Diaspora Morning Brief, Tue Jun 30: South Africa's Deadline Day Arrives
South Africa's anti-migrant ultimatum lands today as thousands flee and Nairobi races to bring its citizens home.
Good morning. The single date that has loomed over the diaspora all month finally arrives today, and it sits atop a news cycle still shaped by Washington's hardening posture toward migrants. Here are the five stories worth waking up to.
1. South Africa's June 30 Deadline Lands
The anti-migrant ultimatum that vigilante groups set for undocumented foreigners reaches its deadline today, and thousands have already streamed toward borders and airports to beat it. Kenya counts between 27,000 and 40,000 of its citizens in South Africa; the Diaspora Affairs office has fast-tracked emergency travel documents and stood up temporary safe houses for those who lost papers during weeks of xenophobic violence that has killed at least two people. For Kenyan families, today is less a deadline than a test of whether Nairobi's repatriation machinery can move faster than the mobs.
2. Washington's $2,100 'Self-Departure' Offer
A new US incentive dangling roughly $2,100 to migrants who agree to leave voluntarily is being read across the diaspora as a softer face on a harder policy. For Kenyans on expiring or contested status, the cash-for-exit pitch forces a wrenching calculation: take the money and surrender years of life built in America, or stay and risk detention. Immigration advocates warn the offer can quietly foreclose rights to future re-entry. The sum is small against the cost of starting over, but for some living on borrowed time, it is the only clean exit on the table.
3. The $98,000 Wage Rule Threatening Kenya's Coders
A proposed US wage floor would require employers to pay skilled-visa workers far more, with a threshold near $98,000 that could price Kenyan software engineers out of the H-1B pipeline entirely. The rule, framed as protecting American workers, lands hardest on early-career foreign talent whose salaries sit below the new bar. For Nairobi's growing tech corps eyeing Silicon Valley, the door has not closed, but its handle just got heavier. Remittances from the US, more than half of Kenya's record $5 billion in annual inflows, make any squeeze on skilled migration a national balance-sheet problem, not just a personal one.

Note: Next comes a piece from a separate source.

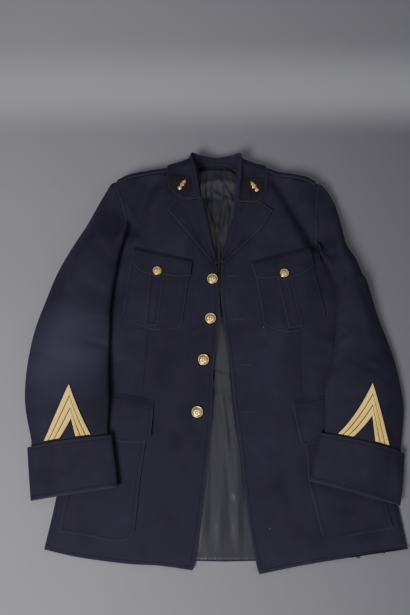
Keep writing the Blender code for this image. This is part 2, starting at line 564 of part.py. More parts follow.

4. A US-Funded Ebola Centre, Halted in Court
Kenya's own courts have paused a US-backed quarantine facility even as roughly $800 million in American funding flows toward Ebola-response infrastructure, a contradiction that has become a flashpoint over sovereignty and consent. The dispute pits public-health urgency against deep unease about foreign-run isolation sites on Kenyan soil. For diaspora readers who move between continents during outbreaks, the standoff is a reminder that health security and national pride do not always pull in the same direction. The legal fight is far from settled, and the money is already in motion.

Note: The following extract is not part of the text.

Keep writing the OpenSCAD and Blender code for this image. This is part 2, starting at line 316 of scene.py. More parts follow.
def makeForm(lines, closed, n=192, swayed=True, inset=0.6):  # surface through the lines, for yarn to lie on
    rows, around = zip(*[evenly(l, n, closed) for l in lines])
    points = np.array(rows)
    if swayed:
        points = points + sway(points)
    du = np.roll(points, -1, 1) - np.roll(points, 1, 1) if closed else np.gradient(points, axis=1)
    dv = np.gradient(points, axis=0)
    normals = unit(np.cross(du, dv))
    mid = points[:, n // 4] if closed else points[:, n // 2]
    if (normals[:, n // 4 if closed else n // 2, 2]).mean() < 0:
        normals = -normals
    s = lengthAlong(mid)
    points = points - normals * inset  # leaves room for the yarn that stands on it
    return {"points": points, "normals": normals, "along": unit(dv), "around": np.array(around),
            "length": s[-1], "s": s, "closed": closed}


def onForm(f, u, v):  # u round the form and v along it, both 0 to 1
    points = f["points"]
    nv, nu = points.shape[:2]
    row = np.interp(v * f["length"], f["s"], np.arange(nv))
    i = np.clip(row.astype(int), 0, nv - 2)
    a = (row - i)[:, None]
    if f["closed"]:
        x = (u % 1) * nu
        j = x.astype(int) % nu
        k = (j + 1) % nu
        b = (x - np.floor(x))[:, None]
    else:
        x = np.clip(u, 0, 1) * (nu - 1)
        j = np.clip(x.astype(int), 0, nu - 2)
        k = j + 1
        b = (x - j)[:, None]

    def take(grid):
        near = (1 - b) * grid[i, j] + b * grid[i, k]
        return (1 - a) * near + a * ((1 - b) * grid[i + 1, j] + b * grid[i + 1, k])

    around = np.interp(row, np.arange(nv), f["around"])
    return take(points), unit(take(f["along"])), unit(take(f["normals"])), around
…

5. Kenyan Truckers Caught in America's Detention Net
A routine cargo inspection in Middletown that pulled a Kenyan trucker into immigration detention is the latest sign that enforcement has moved onto America's highways. Weigh stations and roadside checks are increasingly doubling as immigration checkpoints, and long-haul drivers, a quiet but sizeable slice of the Kenyan diaspora, are finding ordinary work routes turned into legal traps. Weeks-long detentions over paperwork gaps leave families without breadwinners and freight without drivers. The road, once a path to stability, now carries its own geography of fear.
The bigger picture today is a diaspora squeezed from two directions at once, pushed out by deadlines and crackdowns abroad while being pulled by a home economy that leans on the dollars they send. How Nairobi protects its people this week, from Johannesburg to the New Jersey Turnpike, will say a great deal about what citizenship abroad is really worth.